Business Line of Credit: Flexible and Revolving

How it Works:
You get approved for a maximum credit limit (say $50,000). You borrow what you need when you need it. You pay interest only on what you borrow. Repayments free up your credit to borrow again.

Pros:

  • Gives you flexibility to cover cash flow gaps or unexpected expenses.
  • You only pay interest on the money you actually use.

Cons:

  • Watch out for fees like maintenance or draw fees.
  • Variable interest rates mean your rate can change.
  • Can have stricter approval requirements.

This option is perfect if your cash flow fluctuates and you want to borrow on your own schedule.

Equipment Financing: Own Your Tools

Used to purchase business-related equipment such as machinery, office furniture, or commercial kitchen gear.

Pros:

  • Keeps your cash flow intact since you’re financing the equipment.
  • Equipment acts as collateral, which can make approval easier.

Cons:

  • Limited to equipment purchases only.
  • May require a down payment.

A solid pick if you need new machinery or equipment but don’t want to spend all your cash upfront.

Revenue-Based Financing: Pay as You Earn

Instead of fixed payments, you pay a percentage of your business revenue.

How it Works:
If you borrow $100,000 with a factor rate of 1.15, you repay $115,000. Payments can be weekly, monthly, or even daily.

Pros:

  • Easier approval compared to traditional loans.
  • Fast funding.

Cons:

  • Can be more expensive due to factor rates.
  • Payments vary with your revenue, which can be unpredictable.

Good for businesses with fluctuating income that want more flexible repayment schedules.

Microloans: Small Amounts, Big Help

Loans typically between $500 and $50,000.

Pros:

  • Perfect for startups or small businesses needing less capital.
  • Helps build credit history.

Cons:

  • Higher interest rates.
  • Limited number of lenders offering microloans.

If you don’t need a big loan and want to start small, microloans might be your answer.


Where to Get a Small Business Loan

You have several options to get your small business loan:

  • Banks: Traditional route but can be strict with approvals.
  • Credit Unions: Often more flexible and community-focused.
  • Online Lenders: Growing in popularity, offering fast and easier approval processes.
  • SBA-Partnered Lenders: Find these through SBA’s official website (sba.gov).

Pro tip: If a large bank says no, try smaller banks or credit unions. If they say no, online lenders might be your best bet.


What Do You Need to Qualify for a Small Business Loan?

Qualifications vary by loan type and lender, but here are common requirements:

Credit Score

  • Minimum usually around 600+.
  • SBA loans often want 690+.

Collateral

  • SBA loans usually require collateral.
  • Equipment financing uses the equipment as collateral.
  • Term loans, lines of credit, and microloans may not require collateral but offering it can reduce rates.
  • Revenue-based financing doesn’t require collateral.

Business Age

  • Generally, lenders want to see at least 12 months of business operations.
  • Some exceptions exist.

Revenue

  • Lenders look at recent banking transactions and cash flow.
  • Consistent income helps your chances.
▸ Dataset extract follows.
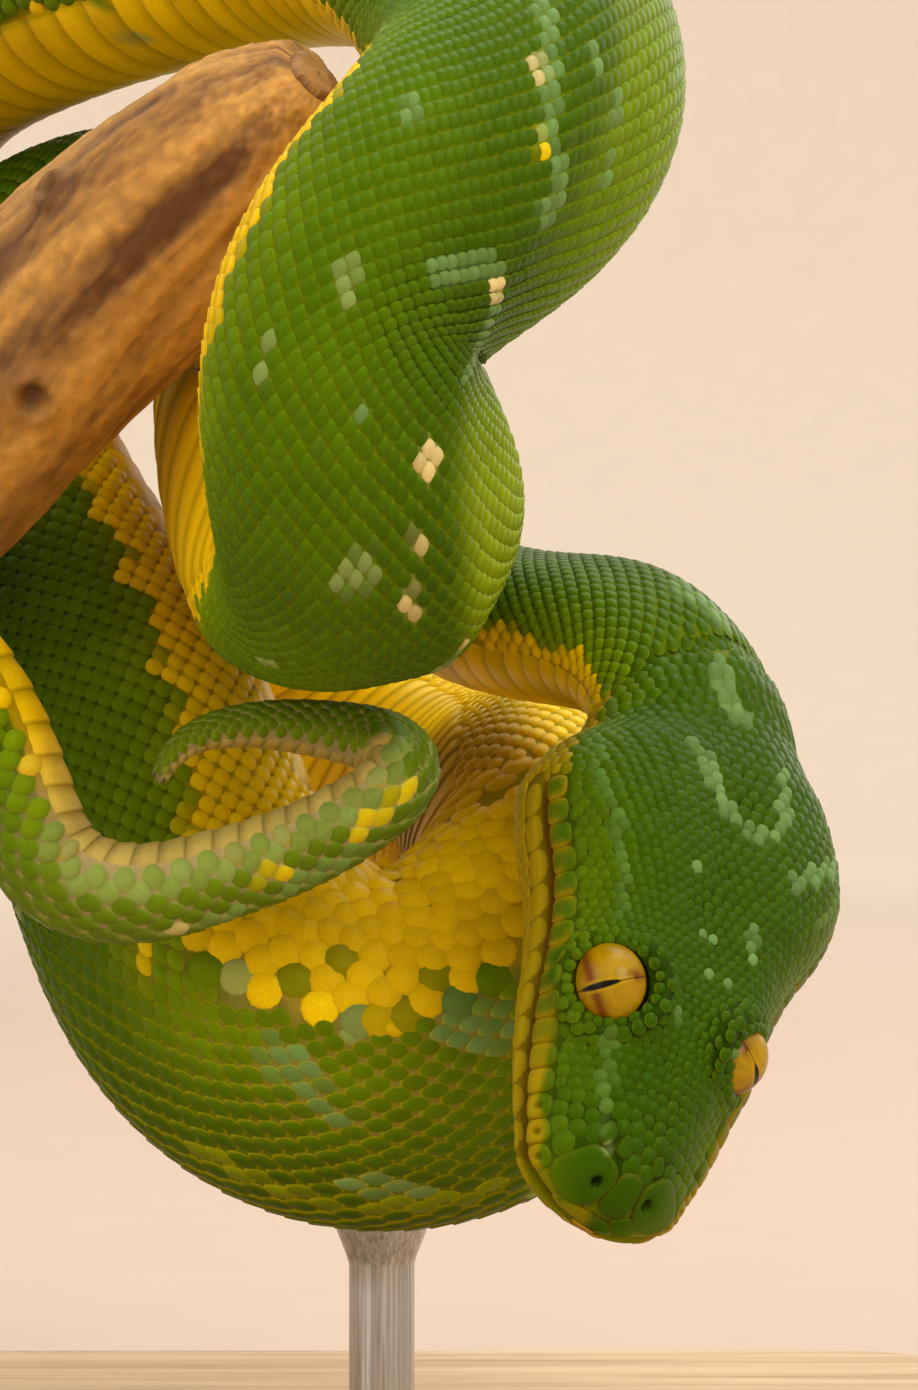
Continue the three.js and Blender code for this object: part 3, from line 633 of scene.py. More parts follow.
def joined(parts: list) -> MeshData:
    """One mesh from several with faces of one length."""
    starts = np.cumsum([0] + [len(part.points) for part in parts[:-1]])
    faces = np.concatenate([part.faces + start for part, start in zip(parts, starts)])
    points, tint, place = (
        np.concatenate([getattr(part, key) for part in parts])
        for key in ("points", "tint", "place"))
    return MeshData(points, faces, tint, place)


def show(item: bpy.types.Object, slot: str, *nodes: str) -> bpy.types.Object:
    """Puts a finished piece on the root, hides the nodes that it replaces and logs its face count.
    """
    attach(item, "root")
    if nodes:
        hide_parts(*nodes)
    LOG.info("%s: %d faces", item.name, len(item.data.polygons))
    return item


# ------------------------------------------------------------------ markings


class Hue(Enum):
    """Colours of the animal, as sRGB triples."""

    LEAF = (80, 114, 4)
    DEEP = (44, 76, 2)
    CROWN = (48, 82, 2)
    SPRING = (140, 162, 6)
    YELLOW = (242, 204, 8)
    PLATE = (216, 172, 12)
    OLIVE = (116, 92, 12)
    BLUE = (104, 138, 76)
    JADE = (80, 112, 40)
    MIST = (134, 154, 86)
    CREAM = (236, 212, 146)
    TAN = (184, 162, 84)
    PINK = (150, 130, 56)
    GUM = (112, 44, 16)
    # Painted shade inside the nostrils and the lip pits.
    PIT_SHADE = (12, 14, 4)
    LIP = (146, 124, 6)
    MOSS = (114, 128, 6)

    @property
    def colour(self) -> Array:
        """The colour as linear values."""
        return linear(self.value)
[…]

If one qualification is weak, you might still get approved if you shine in other areas.


How Much Can You Qualify For?

This depends on many factors:

  • Cash flow
  • Collateral
  • Credit score
  • Industry
  • Business age
  • Type of loan requested

To get a quick estimate, use online calculators from lenders or services like Clear Value Lending, which offer free pre-qualification tools.


Tips to Increase Your Loan Approval Odds

1. Improve Your Credit Score

Fix errors on your credit report to boost your score quickly. Even a 100-point jump is possible overnight.

2. Request the Right Loan Amount

Asking for too much can hurt your chances. Align your loan request with your revenue.

3. Maintain Good Banking Practices

Avoid negative ending days in your bank accounts. Five or more can lead to denials.

4. Pay Down Existing Debt

Lowering your debt-to-income ratio makes you less risky to lenders.

5. Offer Collateral

Even if not required, it can help secure better interest rates.

6. Boost Your Business Financials

Increase revenue or profitability to show lenders that you’re a safe bet.


Final Thoughts

Getting a small business loan can seem intimidating, but understanding the types of loans, where to get them, what lenders look for, and how to improve your approval chances will make the process a lot smoother. Remember, not every loan fits every business, so take the time to find the one that best suits your needs.

As a fellow small business owner who’s been through this twice, I’m rooting for your success. If you want a simple, tech-driven way to find financing, check out Clear Value Lending—where technology meets transparency to help you get the funding you deserve.

Good luck, and here’s to your business growth!


FAQ

Q: Can I get a small business loan with bad credit?
A: It’s tougher, but options like revenue-based financing and some online lenders might still approve you.

Q: How long does it take to get approved?
A: It varies. SBA loans can take up to 90 days, while online lenders can fund within days.

Q: Do I need collateral for all loans?
A: No. Collateral is typically needed for SBA loans and equipment financing but not always for microloans or lines of credit.

Q: What’s the difference between a term loan and a line of credit?
A: Term loans give you a lump sum with fixed payments; a line of credit lets you borrow as needed up to a limit.

Q: Are online lenders trustworthy?
A: Many are reputable and offer faster approvals, but always research and read reviews before applying.


That’s a wrap on everything you need to know about small business loans. Go get that funding and make your business dreams a reality!